The Power Of Now
Long-awaited, introspective epic from 21st century hip-hop’s poet laureate.
Kendrick Lamar
★★★★
Mr Morale & The Big Steppers
AFTERMATH. CD/DL
HALF-A-DECADE on from his last album, Kendrick Lamar offers a simple explanation for his lengthy silence in the first lines of this, his fifth long-player: “I’ve been going through something.” Many things, in fact. Themes surfacing across Mr. Morale & The Big Steppers include the challenges of monogamy and parenthood, Covid, institutional racism and the weight of black celebrity, and his struggles to heal generational trauma within his family and halt long-established patterns of selfdestructive behaviour.
Heavy stuff. But then, Lamar is the first rapper to win a Pulitzer. He doesn’t deal in escapist fantasies or lurid entertainment, nor does he have a clothing brand or signature champagne to hawk. “I’m not in the music business/I’m in the human business”, he raps on Crown (the album’s roll call of guest voices includes Oprah-approved self-help author, Eckhart Tolle). He doesn’t preach or lecture; rather, he externalises his thought processes, making listeners feel his conflicts. His confessional rhymes touch upon complex issues with a rare depth; like De La Soul’s Posdnuos before him, Lamar’s not hard – he’s complicated.
Emotional, intimate, interior – almost uncomfortably so – Mr. Morale… shares a mood with 4:44, Jay-Z’s remarkable set of atonement following his extramarital indiscretions. Here, Lamar’s negotiating the distance between his own shortcomings and those of the world, finding truths in contradictions. As he’s tackling toxic manhood on Father Time, he’s acknowledging his enduring enmity towards Drake and admitting, “I’m not as mature as I think”. On Auntie Diaries, he chronicles his aunt’s gender transition alongside his own journey to acceptance and understanding, and then sends listeners along to confront their own intolerances.

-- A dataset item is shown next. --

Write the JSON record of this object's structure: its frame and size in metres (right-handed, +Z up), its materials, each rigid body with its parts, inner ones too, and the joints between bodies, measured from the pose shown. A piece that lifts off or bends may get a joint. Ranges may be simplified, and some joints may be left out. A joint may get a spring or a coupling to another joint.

Aiming to transcend cycles of damage, Lamar is a self-acknowledged work in progress, and eminently fallible. And Mr. Morales… falls prey to the same weaknesses of every double album, overlong, overwhelming and uneven. The bristling jazz, offbeat funk and ambitious detours of To Pimp A Butterfly and Untitled gone in favour of low-key, downbeat hiphop, the music subservient to the text.
But when the album works – which is often – it works magnificently. It peaks on Mother I Sober, built around a mournful piano figure and desolate vocals from Portishead’s Beth Gibbons. “I’m sensitive, I feel everything, I feel everybody,” Lamar begins, tracing the destructive ripples emanating from historic trauma, the “generational curses”. It’s powerful, anguished stuff, but as Lamar snaps from his litany of tragedy and commits to breaking the chain of pain, the sense of release and uplift is resonant.
Unkempt and lopsided, Mr. Morales… doesn’t scream “masterpiece!” like the inspired, sculpted works that preceded it, but you sense this is an album Lamar had to make. Raw and resonant, its substance, and solemn reach for transcendence, is commendable.